Gaio Giulio Polibio (in latinoCaius Iulius Polibius; Pompei, ... – ...; fl.I secolo) era un fornaio pompeiano che si candidò alle magistrature cittadine nel I secolo d.C.
Biografia
Il suo nome compare nei famosi "manifesti" di propaganda elettorale, che ci informano della sua candidatura all'edilità, insieme a A. Rustio Vero, e al duumvirato, con M. Lucrezio Frontone. Sembra che Caio Giulio Polibio sia stato eletto all'edilità nel 73 d.C., mentre nel 78 d.C. non ottenne il duumvirato. Sappiamo anche che alcune donne si schierarono in suo favore: Specula, una dipendente di uno stabilimento di follatori, e le due prostitute Cuculla e Zmirina, che espressero il loro augurio con iscrizioni murali che Caio Giulio Polibio si affrettò a far cancellare con la calce perché compromettevano la sua reputazione.
La domus di Caio Giulio Polibio
La casa di Caio Giulio Polibio è una delle più antiche dimore pompeiane e costituisce un notevole esempio di edilizia privata del periodo sannitico di Pompei.
L'edificio risale al II sec. a.C. ed è una domus del tipo a doppio atrio, uno interamente coperto l'altro con compluvio e privo di colonne[1], di solida e nobile struttura, con gli ambienti posteriori disposti su due piani. La facciata è austera e l'atrio, non molto grande ma ben sviluppato in altezza, ha le pareti decorate nel primo stile e presenta una singolare "falsa porta" dipinta.
La casa reca i segni delle modifiche ad essa apportate dopo i danni del terremoto dell'anno 62 d.C. È stato rinvenuto nel triclinio un importante deposito di oggetti in bronzo pertinenti al banchetto e, nel primo atrio, un mucchio di calce presumibilmente destinato ai lavori di restauro.[1]
È possibile attualmente visitare diversi ambienti: atrio, cucina, impluvium, peristilio, fino all'ultima stanza nella quale, al momento dell'eruzione, cercarono rifugio i familiari e dove è stata ritrovata la giovane figlia incinta.[2]
Gli scavi della domus
La facciata della domus di Giulio Polibio fu messa in luce da Vittorio Spinazzola, insieme a tutti gli edifici che davano su Via dell'Abbondanza, fra il 1910 e il 1923. Il metodo dello Spinazzola mirava alla maggiore conservazione possibile delle facciate e dei piani superiori[3] , conferendogli un'importanza mai avuta fino a quel momento. Per questo motivo gli scavi dello Spinazzola procedevano sempre dai piani superiori a quelli inferiori, attraverso la realizzazione di scavi orizzontali, consolidando le strutture (tramite impalcature o colate in cemento armato) man mano che si procedeva allo scavo verso il basso. La facciata scavata dallo Spinazzola presentava due ingressi, con porte alte e decorate da cornici in stile ionico. Una terza, aggiunta in secondo momento, era quella afferente alla bottega. Il prospetto era invece decorato da blocchi bugnati in stucco, una prova, secondo lo Spinazzola, dell'identità preromana della domus.
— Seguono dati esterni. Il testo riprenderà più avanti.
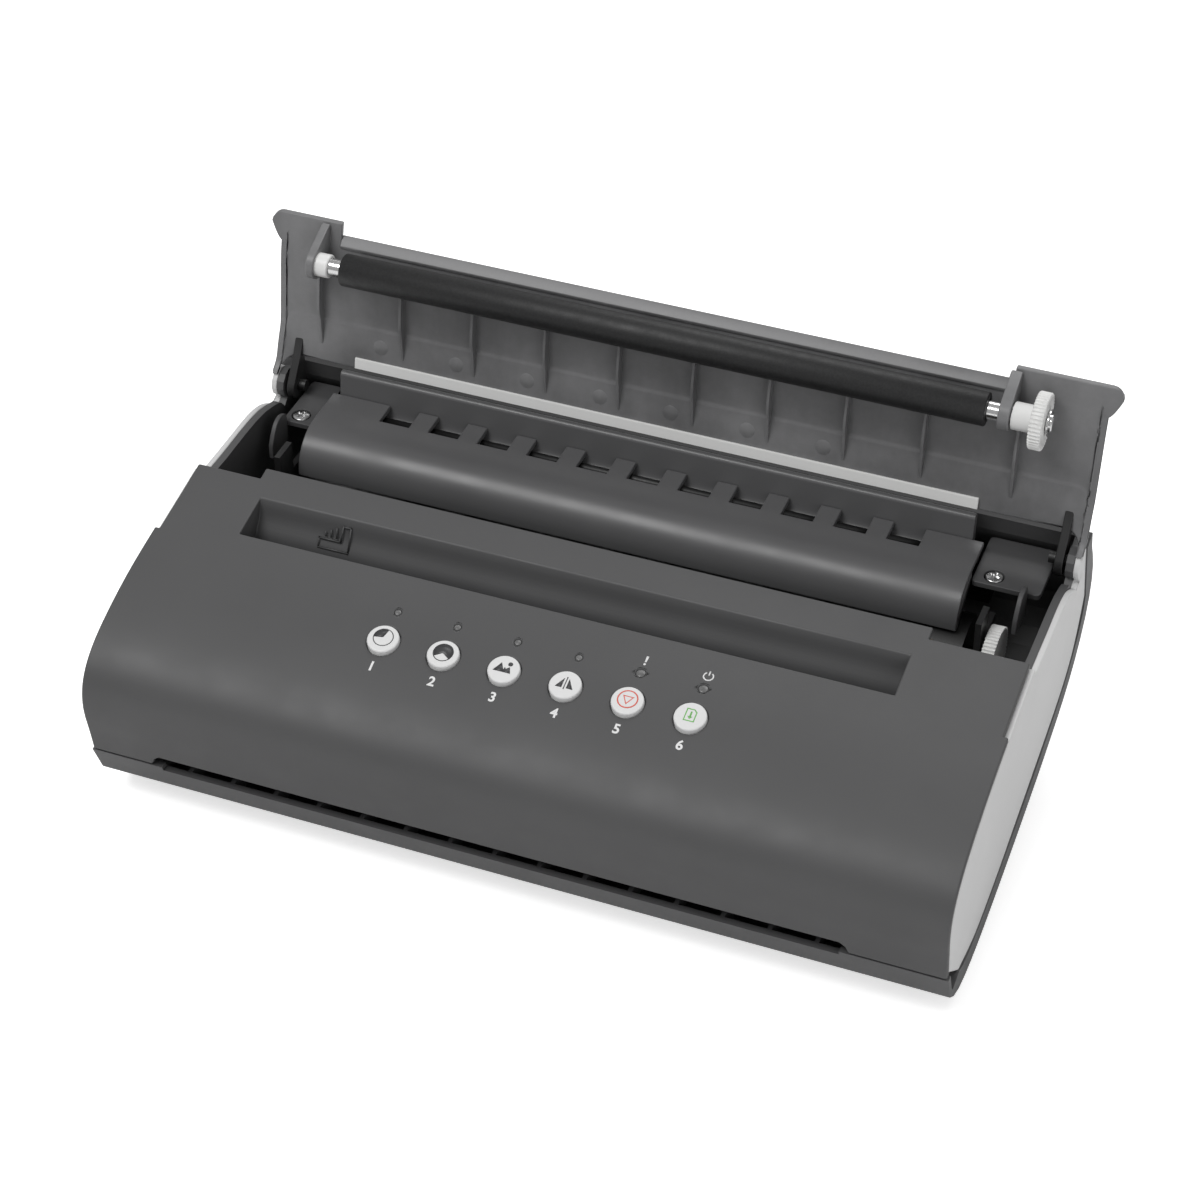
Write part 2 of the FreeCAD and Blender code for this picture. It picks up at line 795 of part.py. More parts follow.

Lo scavo estensivo e la sua documentazione furono diretti da Alfonso De Franciscis, Soprintendente delle Province di Napoli e Caserta, fra il 1968 e il 1977. Insieme a quella di scavo, si svolge anche la fase di restauro e di una prima parziale ricostruzione. La documentazione della fase di scavo fu affidata alla dott.ssa Maria Oliva Auricchio, disegnatrice presso gli scavi di Pompei. Il metodo di documentazione dello scavo si basava su "diari di scavo", in cui venivano descritte quotidianamente le fasi di scavo e i rinvenimenti. Il prodotto delle descrizioni della dott.ssa Oliva Auricchio furono ben nove quaderni di scavo, corredati da accuratissimi acquerelli.[4]
Lo scavo fu iniziato nel novembre del 1966 grazie ai fondi stanziati dall'associazione "Amici di Pompei". Lo scavo vero e proprio seguì il metodo tradizionalmente adottato nei siti vesuviani, dopo l'avvento di Spinazzola alla Soprintendenza di Pompei: si procedeva infatti dalla messa in luce della facciata dell'edificio verso il lato opposto, "svuotando" progressivamente gli ambienti e spostandosi di volta in volta in punti diversi, a causa della necessità di consolidare le strutture man mano che queste venivano liberate dai lapilli. Inoltre, grazie alla tecnica introdotta da Giuseppe Fiorelli della colata in gesso entro gli spazi lasciati vuoti dalla decomposizione di resti organici, fu possibile recuperare i calchi grazie ai vuoti lasciati dal legno carbonizzato di porte, armadi e mensole.